I’m Still Alive in 2025

‘I’m still alive…’, that’s what Pearl Jam once sang, and no, I am not typing that just because I haven’t posted much later – rather because this week marked 50 years since the release of KISS’ career-changing double live album Alive.

Anyone who knows me, knows I am a huge KISS fan, but it wasn’t always that way. Early teenage me only knew KISS for their big UK hits, ‘Crazy Crazy Nights’ and ‘God Gave Rock n’ Roll to You II’ – great songs in their own right but KISS didn’t bother the UK charts enough for me to really get a handle on them, let alone find out about their entirely different face-painted past.

But my KISS journey doesn’t really start with those two songs. If you had a pulse in the early-90s, chances are you were into Nirvana and the grunge movement. I was fully on board the Seattle train and, when it comes to music, if I like it, I have to immerse myself in it. So it wasn’t unusual to take a trip down the road to Wonderland’s Indoor Sunday Market, where there was a tape and CD stall tucked away in the corner. Beyond the racks of the latest chart toppers, and the swathes of greatest hits compilations from the stars of yesteryear was a bootleg section. 

Hey Bootlegger

I guess the closest we would get to bootlegs nowadays is rare footage on YouTube, but for many decades they were a treasure trove of music goodness for fans across the globe. Nirvana were particular beneficiaries of this. To my ears, a lot of their best tracks never made it to album – they were either unreleased (later to be included on the ‘With the Lights Out’ boxset), played for radio sessions, or released on B-sides that weren’t that easy to find. This coupled with the fact that their live shows weren’t particularly regimental in their set list, meant that Nirvana bootlegs were chock full of great songs, live rarities, and TV appearances that would largely go unheard until the internet took over our lives.

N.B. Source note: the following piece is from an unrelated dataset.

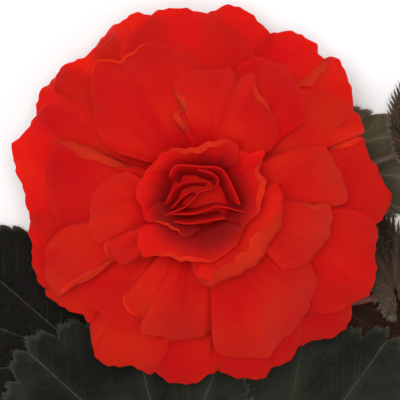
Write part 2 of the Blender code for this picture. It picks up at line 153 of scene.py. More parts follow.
# From the lowest petal up. A rim is its line seen from above.
PETALS = {
    "back_top_right": Petal(0.0, 0.5, -0.22, [], [
        (-3, 46), (0, 53), (4.8, 56.2), (9.3, 57.2), (13.5, 56), (16.5, 53), (19.5, 50.5), (21.5, 47.5),
        (23, 40)]),
    "back_low_right": Petal(0.0, 0.5, -0.15, [], [
        (46, -28), (45.8, -33), (45, -38), (43, -41.5), (38.5, -43.3), (33.5, -44.3), (29, -45.6),
        (25.5, -47.5), (21, -47)]),
    "back_top_left": Petal(0.4, 0.5, 0.5, [], [
        (-44, 31), (-43.6, 36.5), (-41, 39), (-37, 41), (-33, 43), (-30.5, 46), (-27, 49), (-22, 48)]),
    "back_left": Petal(0.8, 0.5, 0.3, [], [
        (-44, -29), (-48, -27.3), (-50, -24), (-50.8, -19), (-51.2, -13.5), (-51.5, -9), (-49, -4)]),
    "back_bottom": Petal(0.8, 0.5, 0.3, [], [
        (9, -46), (6.5, -51.5), (1.5, -54.8), (-3.8, -57.2), (-8.7, -56.6), (-13, -54.2), (-16, -50),
        (-15, -44)]),
    "right": Petal(0.9, 0.5, -0.15, [Roll(0.03, 0.30, 1.7)], [
        (36, 13), (40, 15), (44.5, 16), (48, 17.2), (50, 13.5), (52, 9.5), (54.5, 5), (56.8, 0.5),
        (57, -2.8), (55.3, -6), (52.5, -8.5), (47, -11)]),
    "top_right": Petal(1.0, 0.6, 0.0, [], [
        (15, 42), (18.5, 47), (22, 49), (26, 49.3), (30, 48.6), (33.3, 46.8), (35.2, 44.5), (35.5, 42.5),
        (37.5, 41), (39, 37), (38, 31)]),
    "upper_left": Petal(1.5, 0.6, 0.5, [], [
        (-45, 17), (-48.5, 22), (-49.7, 26), (-49, 30), (-46.5, 33), (-44, 36), (-41, 38), (-36, 38)]),
    "low_left": Petal(1.7, 0.6, 0.6, [], [
        (-29, -34), (-32.8, -38.5), (-35.5, -36.3), (-39.5, -34.6), (-44, -32.5), (-46.6, -29.5),
        (-46.5, -26), (-44, -20)]),
    "top_left": Petal(1.9, 0.6, 0.65, [], [
        (-32, 38), (-32, 43.5), (-29.8, 48), (-26.7, 50.6), (-23, 53), (-21.5, 54.6), (-18, 54.6),
        (-14.5, 54), (-10, 52), (-8, 46)]),
    "upper_right": Petal(2.0, 0.6, 0.5, [Roll(0.10, 0.46, 2.6)], [
        (25, 29), (27.5, 32), (31, 34.5), (35, 38), (38.7, 41.8), (41.5, 40), (43.8, 36), (44.7, 32),
        (45.5, 28), (45, 22)]),
    "low_right": Petal(2.2, 0.6, 0.3, [], [
        (44, -4), (50, -6.5), (53, -9.5), (52.6, -14), (52.4, -20), (52.3, -25.5), (51, -29), (47.5, -31.8),
        (43, -34.3), (38, -35.8), (33, -35)]),
    "bottom_right": Petal(2.2, 0.6, 0.15, [], [
        (30, -38), (30.3, -43), (28.5, -47.5), (25.5, -50.4), (21, -52.5), (18, -55.3), (13.5, -55.3),
        (8.5, -54.2), (4.5, -52.5), (3.2, -49), (4, -44)]),
    "left": Petal(2.5, 0.7, 0.35, [], [
        (-30, 24), (-33, 28), (-38, 28.4), (-43, 28), (-48, 26.4), (-51, 21.5), (-54.8, 17.3),
        (-56.8, 14.5), (-56.5, 10.5), (-55, 6), (-53, 0.5), (-52, -4.5), (-50.5, -9.5), (-45, -14)]),
    "top": Petal(2.8, 0.6, 0.35, [], [
        (-24.5, 41), (-23, 46.5), (-19.5, 50), (-15.5, 53.6), (-12, 55.6), (-7.8, 56.4), (-3.3, 55.6),
        (1.2, 55), (5, 53.6), (8.8, 51), (12, 48.5), (15, 45), (17, 39)]),
    "bottom_left": Petal(2.9, 0.8, 0.95, [], [
        (-10, -46), (-12.5, -51), (-15, -53.8), (-18.5, -52.6), (-22, -51.2), (-26, -51.4), (-29.3, -51),
        (-31.8, -47.5), (-33, -43), (-33, -38.5), (-31, -33)]),
    "right_point": Petal(3.3, 0.6, 0.9, [], [
        (22, 24), (23.7, 28), (26.7, 30.4), (30.5, 31.3), (35, 31), (39.5, 30), (43.2, 28.4), (46, 25.6),
        (48.2, 22), (49.3, 19.6), (48, 18), (44, 17.6), (38, 18)]),
    "middle_top_right": Petal(4.6, 0.5, 0.1, [], [
        (9, 36), (13, 40), (18, 41), (24, 39), (28.5, 34), (30.5, 28), (30, 21)]),
    "middle_low_left_under": Petal(4.6, 0.5, 0.3, [], [
        (-14, -37), (-20, -41), (-27, -38), (-33, -33.5), (-37, -29), (-37, -22)]),
    "middle_left": Petal(5.2, 0.6, 0.05, [Roll(0.0, 0.42, 3.2)], [
        (-20.5, 8.3), (-26, 10.8), (-31, 13), (-36, 14.8), (-40, 15.8), (-43.7, 16.2), (-45.6, 13),
        (-46.5, 8.5), (-46.4, 3.5), (-45.8, -2), (-44.5, -6.5), (-41, -10), (-36, -11)]),
    "middle_right": Petal(5.6, 0.7, 0.9, [], [
        (18, 10), (25, 13.4), (32, 14.5), (36, 14.6), (38.6, 12.6), (40.4, 9.5), (42.4, 5.5), (43.9, 1.5),
        (43.6, -1.3), (41, -3.2), (36, -4), (30, -5)]),
    "middle_top_left": Petal(5.8, 0.6, 0.2, [Roll(0.34, 0.66, 0.45)], [
        (-24, 12), (-29, 16), (-31.5, 22), (-32.5, 29), (-32.8, 34.5), (-31.5, 39), (-28.5, 40.4),
        (-24, 39.9), (-21.5, 41.6), (-19.5, 43), (-17.4, 45), (-12.5, 45.4), (-8.7, 44.8), (-4.8, 43.3),
        (-1.5, 40.5), (1.5, 36), (3, 30)]),
    "middle_low_left": Petal(6.0, 0.7, 1.0, [Roll(0.02, 0.42, 1.8)], [
        (-24, -17), (-28, -21), (-33, -24.6), (-38, -26.8), (-42.8, -30), (-45.6, -27), (-46.9, -23),
        (-46.8, -18), (-45, -13.5), (-41, -10.2), (-36.5, -8.6), (-32, -8), (-27, -8)]),
    "middle_bottom": Petal(6.6, 0.7, 1.0, [Roll(0.10, 0.30, 0.4)], [
        (-17, -25), (-22.8, -30.5), (-20.8, -34.5), (-17.6, -37), (-18.2, -39.5), (-16.5, -41.5),
        (-12.3, -42.4), (-8.7, -43.3), (-5, -43.3), (-1, -42.6), (3, -40), (5, -36), (4, -30)]),
    "middle_low_right": Petal(7.2, 0.9, 1.0, [], [
        (29, -15), (32.5, -20), (34.6, -25.5), (33.5, -30.5), (31.3, -35.5), (28.8, -40), (24.5, -43),
        (21.8, -46.8), (19, -48.7), (14, -48.7), (9.3, -48.4), (6, -47.8), (3.8, -44.5), (3.2, -39),
        (5, -33)]),
    "middle_top": Petal(7.5, 0.5, 0.2, [
        Roll(0.01, 0.14, 2), Roll(0.13, 0.24, 1.8), Roll(0.66, 0.82, 1.3)], [
        (-4.2, 17.5), (-7.9, 23.5), (-5.3, 25.6), (-7.2, 29.5), (-8, 33), (-4.5, 36.2), (-1, 37.1),
        (3.5, 37.6), (8.3, 37.8), (10, 36), (11.3, 34.5), (13.3, 35.8), (15.5, 35.7), (16.5, 34.2),
        (16.2, 32), (17.5, 29.2), (19.5, 26.6), (21.5, 23.5), (22.5, 17), (20, 12.5)]),
    "inner_left": Petal(8.4, 0.6, 0.7, [], [
        (-22, 7), (-27, 5), (-31, 2), (-32.8, -2.5), (-33.2, -7.5), (-32.3, -12), (-29.5, -14.8),
        (-25, -14), (-21, -11.5)]),
    "inner_right": Petal(8.5, 0.8, 1.0, [Roll(0.10, 0.36, 1.2)], [
        (25, -1), (30, -2.2), (33.5, -3.2), (37, -3), (39.2, -6), (38.4, -11), (36, -15.8), (32.7, -19),
        (29.5, -21.2), (24, -22)]),
    "inner_low_left": Petal(9.0, 0.6, 0.5, [Roll(0.3, 0.6, 0.6)], [
        (-19, -10), (-24, -12.6), (-27.6, -14.2), (-28.2, -17), (-25.5, -19.6), (-21, -20.5), (-17, -18)]),
    "inner_low_right": Petal(11.2, 0.6, 0.5, [Roll(0.12, 0.90, 4.4)], [
        (22, 4), (23.6, 0), (23.9, -5), (23, -9), (20.8, -12.8), (17.8, -17.2), (16, -20.4), (11.7, -22.6),
        (7.2, -24.8), (2.7, -26.4), (-0.5, -25.5), (-3, -20)]),
    "ring_left": Petal(12.0, 0.3, 0.1, [], [
        (-13, 10), (-16.5, 7), (-18.8, 2.5), (-19.2, -1), (-17.2, -4.8), (-15.8, -8), (-12, -10)]),
    "ring_bottom": Petal(12.4, 0.3, 0.3, [Roll(0.25, 0.72, 0.9)], [
        (-17, -9), (-18.4, -13.5), (-17, -18), (-14, -17.6), (-10, -18), (-5.6, -18.8), (0, -19.6),
        (5, -18.8), (9.5, -15.5), (13, -9)]),
    "ring_right": Petal(12.8, 0.3, 0.3, [Roll(0.40, 0.88, 1.4)], [
        (6, 14.6), (8.5, 15.6), (11.7, 12.9), (14.7, 12.4), (17.8, 12.9), (18.3, 11.2), (17, 7.5),
        (18.5, 3), (17.8, -1.5), (16.2, -5.6), (12, -9.6)]),
    "ring_top": Petal(13.2, 0.3, 0.4, [Roll(0.22, 0.82, 1.4)], [
        (-14, 7), (-12.2, 11.5), (-9.3, 13.5), (-5.7, 13.2), (0, 14.4), (4, 15.4), (8, 16.2), (10.4, 14.2),
        (11, 9)]),
    "ring_low_left": Petal(13.4, 0.2, 0.1, [Roll(0.3, 0.8, 0.4)], [
        (-13, -2), (-15.6, -5.6), (-15.7, -7.9), (-12.7, -7.6), (-10, -9), (-6.5, -11.2), (-3.9, -12.2),
        (0, -10)]),
}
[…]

One such cassette (long since consigned to the dustbin) had a catchy little number on it called ‘Do You Love Me?’ – a perfect two-and-a-half minute pop rock song that I constantly kept rewinding to for another listen. A look at the hastily photocopied insert showed in very small writing that this was ‘A cover of a KISS song’. Even at 13, I understood that KISS and Nirvana didn’t quite meet in the same circles, one sang about teenage angst and sleeping underneath bridges, the other sang about playing loud guitar and having a good time. Little did I know that practically the entire grunge movement called upon the fearsome foursome from New York as an influence.

Dial N for Nervous

The site of Nervous Records in Grimsby. Picture taken in 2009, copyright Google Maps
The site of Nervous Records in Grimsby. Picture taken in 2009, copyright Google Maps

Fast forward a couple of months and I stood in my local record store, which was then called Nervous Records on Hainton Avenue in Grimsby. I’ve gone on a grey, overcast Saturday morning with a couple of friends from school to get some cheap albums to add to our ever-growing collections. Top of the agenda is Nirvana of course, but whilst the others perused the N section, I was drawn down the row to K – seeing the word KISS emblazoned in permanent marker along the top. “KISS,” I exclaimed louder than I intended, “one of their songs is on a Nirvana bootleg that I have at home” – even back then I was always looking for an opportunity to exert my musical knowledge superiority. 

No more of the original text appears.